The following are not excluded by the hearsay rule, even though the declarant is available as a witness:

. . . .

(3) ... A statement of the declarant's then existing state of mind, emotion, sensation, or physical condition (such as intent, plan, motive, design, mental feeling, pain, and bodily health) offered to prove his present condition or future action, but not including a statement of memory or belief to prove the fact remembered or believed unless it relates to the execution, revocation, identification, or terms of declarant's will.

Hout raised other exceptions at trial that she does not pursue on appeal. Our discussion, therefore, is limited to the state of mind exception to the hearsay rule.

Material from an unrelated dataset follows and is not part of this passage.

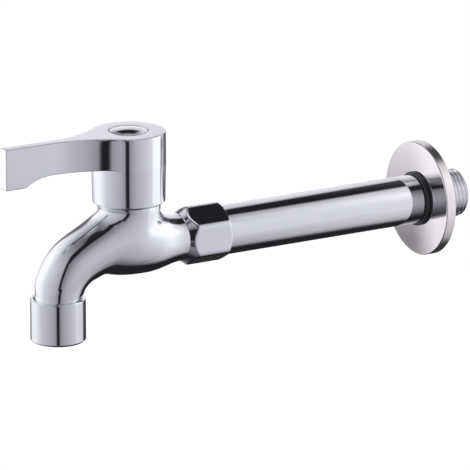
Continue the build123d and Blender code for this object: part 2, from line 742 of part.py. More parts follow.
with BuildPart() as lever_handle:
    with BuildSketch(VALVE_SECTION):
        with BuildLine():
            Polyline(
                (0, HUB_BOTTOM),
                (foot_radius - HUB_FOOT_EDGE, HUB_BOTTOM),
                (foot_radius, HUB_BOTTOM + HUB_FOOT_EDGE),
                (hub_radius, lever_underside),
                (hub_radius, HUB_TOP),
                (0, HUB_TOP),
                close=True,
            )
        make_face()
    revolve(axis=VALVE_AXIS)
    add(blade.part)
    top_edges = lever_handle.faces().sort_by(Axis.Z)[-1].edges()
    fillet(top_edges, radius=HUB_TOP_EDGE)
    tip_edges = lever_handle.edges().filter_by(Axis.Z).group_by(Axis.Y)[0]
    fillet(tip_edges, radius=LEVER_EDGE)
    with BuildSketch(VALVE_SECTION):
        with BuildLine():
            Polyline(
                (0, HUB_BOTTOM),
                (skirt_bore_radius, HUB_BOTTOM),
                (skirt_bore_radius, HUB_BOTTOM + SKIRT_DEPTH),
                (hub_radius - HUB_WALL, HUB_BOTTOM + SKIRT_DEPTH),
                (hub_radius - HUB_WALL, boss_top),
                (BOSS_DIAMETER / 2, boss_top),
                (BOSS_DIAMETER / 2, boss_bottom),
                (0, boss_bottom),
                close=True,
            )
        make_face()
    revolve(axis=VALVE_AXIS, mode=Mode.SUBTRACT)
    with BuildSketch(valve_level(boss_bottom)):
        spline_outline(RUNNING_GAP)
    extrude(amount=boss_top - boss_bottom, mode=Mode.SUBTRACT)
    with BuildSketch(valve_level(button_floor)):
        Circle(BUTTON_HOLE_DIAMETER / 2)
    extrude(amount=BUTTON_HOLE_DEPTH, mode=Mode.SUBTRACT)
    with BuildSketch(valve_level(boss_top)):
        Circle(screw_radius + LOOSE_GAP)
    extrude(amount=HUB_ROOF, mode=Mode.SUBTRACT)

# Screw that holds the lever down, and the domed button that covers it
with BuildPart() as handle_screw:
    with BuildSketch(valve_level(screw_end)):
        Circle(screw_radius - THREAD_GAP)
    extrude(amount=SCREW_LENGTH)
    with BuildSketch(valve_level(button_floor)):
        Circle(SCREW_HEAD_DIAMETER / 2)
    extrude(amount=SCREW_HEAD_HEIGHT)
    head_edges = handle_screw.edges().filter_by(GeomType.CIRCLE).group_by(Axis.Z)[-1]
    fillet(head_edges, radius=SCREW_HEAD_EDGE)
    with BuildSketch(valve_level(button_floor + SCREW_HEAD_HEIGHT)):
        Rectangle(SCREW_CROSS_LENGTH, SCREW_CROSS_WIDTH)
        Rectangle(SCREW_CROSS_WIDTH, SCREW_CROSS_LENGTH)
    extrude(amount=-SCREW_CROSS_DEPTH, mode=Mode.SUBTRACT)

button_foot_radius = BUTTON_HOLE_DIAMETER / 2 - THREAD_GAP
button_radius = BUTTON_HOLE_DIAMETER / 2 - BUTTON_GAP
button_rim = HUB_TOP - BUTTON_RIM_DROP
dome_radius = (button_radius**2 + BUTTON_CROWN**2) / (2 * BUTTON_CROWN)
inner_dome_radius = dome_radius - BUTTON_WALL
button_bore_radius = button_radius - BUTTON_WALL
dome_centre = button_rim + BUTTON_CROWN - dome_radius
inner_dome_rim = dome_centre + sqrt(inner_dome_radius**2 - button_bore_radius**2)

with BuildPart() as index_button:
    with BuildSketch(VALVE_SECTION):
        with BuildLine():
            Polyline(
                (button_bore_radius, inner_dome_rim),
                (button_bore_radius, button_floor),
                (button_foot_radius, button_floor),
                (button_foot_radius, button_floor + BUTTON_FOOT_HEIGHT),
                (button_radius, button_floor + BUTTON_FOOT_HEIGHT),
                (button_radius, button_rim),
            )
            RadiusArc(
                (button_radius, button_rim),
                (0, button_rim + BUTTON_CROWN),
                -dome_radius,
            )
            Line(
                (0, button_rim + BUTTON_CROWN),
                (0, button_rim + BUTTON_CROWN - BUTTON_WALL),
            )
            RadiusArc(
                (0, button_rim + BUTTON_CROWN - BUTTON_WALL),
                (button_bore_radius, inner_dome_rim),
                inner_dome_radius,
            )
        make_face()
    revolve(axis=VALVE_AXIS)

# Every piece becomes one file, named as a person would name it
pieces = {
    "tap_body": tap_body,
    "extension_pipe": extension_pipe,
    "pipe_seal": pipe_seal,
    "escutcheon": escutcheon,
    "shoulder_washer": shoulder_washer,
    "nozzle_collar": nozzle_collar,
    "aerator_washer": aerator_washer,
    "aerator_housing": aerator_housing,
    "aerator_screens": aerator_screens,
    "aerator_grid": aerator_grid,
    "valve_bonnet": valve_bonnet,
    "bonnet_gasket": bonnet_gasket,
    "seat_seal": seat_seal,
    "fixed_disc": fixed_disc,
    "turning_disc": turning_disc,
    "thrust_washer": thrust_washer,
    "spindle": spindle,
    "spindle_o_rings": spindle_o_rings,
    "spindle_clip": spindle_clip,
    "lever_handle": lever_handle,
    "handle_screw": handle_screw,
    "index_button": index_button,
}

os.makedirs("parts", exist_ok=True)
for piece_name, piece in pieces.items():
    piece.part.label = piece_name
    export_step(piece.part, f"parts/{piece_name}.step")
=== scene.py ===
import math

import bmesh
import bpy
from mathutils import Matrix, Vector


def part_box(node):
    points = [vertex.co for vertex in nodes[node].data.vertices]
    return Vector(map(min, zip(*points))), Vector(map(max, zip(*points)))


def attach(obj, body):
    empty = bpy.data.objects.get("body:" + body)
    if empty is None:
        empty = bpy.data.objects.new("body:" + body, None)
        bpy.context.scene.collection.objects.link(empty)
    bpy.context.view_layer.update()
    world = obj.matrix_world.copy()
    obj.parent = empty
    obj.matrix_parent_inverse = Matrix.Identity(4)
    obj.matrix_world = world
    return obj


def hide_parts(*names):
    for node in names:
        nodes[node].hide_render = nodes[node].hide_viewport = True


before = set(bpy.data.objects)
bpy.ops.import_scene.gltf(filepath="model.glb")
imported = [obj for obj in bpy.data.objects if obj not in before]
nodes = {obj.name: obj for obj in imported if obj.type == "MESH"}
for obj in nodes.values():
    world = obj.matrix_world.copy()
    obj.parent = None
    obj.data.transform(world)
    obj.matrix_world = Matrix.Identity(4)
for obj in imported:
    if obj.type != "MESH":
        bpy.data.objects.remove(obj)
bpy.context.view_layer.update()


# Tube: drawn brass pipe with a G 1/2 thread rolled on its tail, plated with chromium.
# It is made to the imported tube's own box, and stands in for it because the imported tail
# is a plain cylinder. It is screwed into the wall and carries everything else.
tube_low, tube_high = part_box("extension_pipe")
TUBE_RADIUS = (tube_high.x - tube_low.x) / 2
TUBE_BORE_RADIUS = 0.0065
SPIGOT_RADIUS = 0.00833
SPIGOT_LENGTH = 0.0120
SPIGOT_CHAMFER = 0.0007
SHANK_RADIUS = 0.0100
SHOULDER_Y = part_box("shoulder_washer")[0].y
SHOULDER_EDGE = 0.0006
SHOULDER_EDGE_STEPS = 4
SHOULDER_LEAD = 1.4 * SHOULDER_EDGE
TAIL_END_Y = tube_high.y
TAIL_CHAMFER = 0.0010
THREAD_RADIUS = 0.0104775
THREAD_PITCH = 0.0254 / 14
THREAD_DEPTH = 0.00116
THREAD_RUN_OUT = 0.0012
THREAD_STRAIGHT_SHARE = 0.35
THREAD_ROUND_SHARE = 0.65
STEPS_ROUND = 144
STEPS_PER_PITCH = 16


def thread_groove(y, turn):
    """Depth of the thread under its crest, rounded at crest and root as a rolled one is."""
    phase = (y / THREAD_PITCH - turn) % 1.0
    slope = abs(2 * phase - 1)
    rounded = slope * slope * (3 - 2 * slope)
    run_out = min(1.0, max(0.0, y / THREAD_RUN_OUT))
    form = THREAD_STRAIGHT_SHARE * slope + THREAD_ROUND_SHARE * rounded
    return THREAD_DEPTH * form * run_out


def tube_profile():
    """Radius and Y of the plain part, from the bore's tail end round to the thread.

    A row just before the rounded shoulder keeps the shading of the long tube straight.
    """
    spigot_y = tube_low.y + SPIGOT_LENGTH
    edge = []
    for step in range(SHOULDER_EDGE_STEPS + 1):
        angle = step * math.pi / 2 / SHOULDER_EDGE_STEPS
        inward = SHOULDER_EDGE * (1 - math.cos(angle))
        short = SHOULDER_EDGE * (1 - math.sin(angle))
        edge.append((TUBE_RADIUS - inward, SHOULDER_Y - short))
    return [
        (TUBE_BORE_RADIUS, TAIL_END_Y),
        (TUBE_BORE_RADIUS, tube_low.y),
        (SPIGOT_RADIUS - SPIGOT_CHAMFER, tube_low.y),
        (SPIGOT_RADIUS, tube_low.y + SPIGOT_CHAMFER),
        (SPIGOT_RADIUS, spigot_y),
        (TUBE_RADIUS, spigot_y),
        (TUBE_RADIUS, SHOULDER_Y - SHOULDER_LEAD),
        *edge,
        (SHANK_RADIUS, SHOULDER_Y),
        (SHANK_RADIUS, 0.0),
    ]


def skin(mesh, sections):
    """Faces from each section, a closed loop of corners, to the next one in the list."""
    for one, two in zip(sections, sections[1:]):
        for corner in range(len(one)):
            after = (corner + 1) % len(one)
            mesh.faces.new((one[corner], one[after], two[after], two[corner]))


tube_mesh = bmesh.new()
thread_rows = round(TAIL_END_Y / THREAD_PITCH * STEPS_PER_PITCH)
columns = []
for step in range(STEPS_ROUND):
    turn = step / STEPS_ROUND
    angle = 2 * math.pi * turn
    section = tube_profile()
    for row in range(thread_rows + 1):
        y = TAIL_END_Y * row / thread_rows
        chamfer_depth = max(0.0, y - (TAIL_END_Y - TAIL_CHAMFER))
        groove = max(thread_groove(y, turn), chamfer_depth)
        section.append((THREAD_RADIUS - groove, y))
    columns.append(
        [
            tube_mesh.verts.new((r * math.sin(angle), y, r * math.cos(angle)))
            for r, y in section
        ]
    )
skin(tube_mesh, columns + columns[:1])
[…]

[12] Alaska R.Evid. 803(23) provides the following exception to the hearsay rule:

A statement not specifically covered by any of the foregoing exceptions but having equivalent circumstantial guarantees of trustworthiness, [is admissible] if the court determines that (a) the statement is offered as evidence of a material fact; (b) the statement is more probative on the point for which it is offered than any other evidence which the proponent can procure through reasonable efforts; and (c) the general purposes of these rules and the interest of justice will best be served by admission of the statement into evidence. However, a statement may not be admitted under this exception unless the proponent of it makes known to the adverse party sufficiently in advance of the trial or hearing to provide the adverse party with a fair opportunity to prepare to meet it, his intention to offer the statement and the particulars of it, including the name and address of the declarant.

Hout did not give opposing counsel notice of her intent to use the excluded testimony.

[13] A directed verdict is appropriate when the evidence is such that reasonable persons could not differ in their judgment. Holiday Inns of America, Inc. v. Peck, 520 P.2d 87, 92 (Alaska 1974).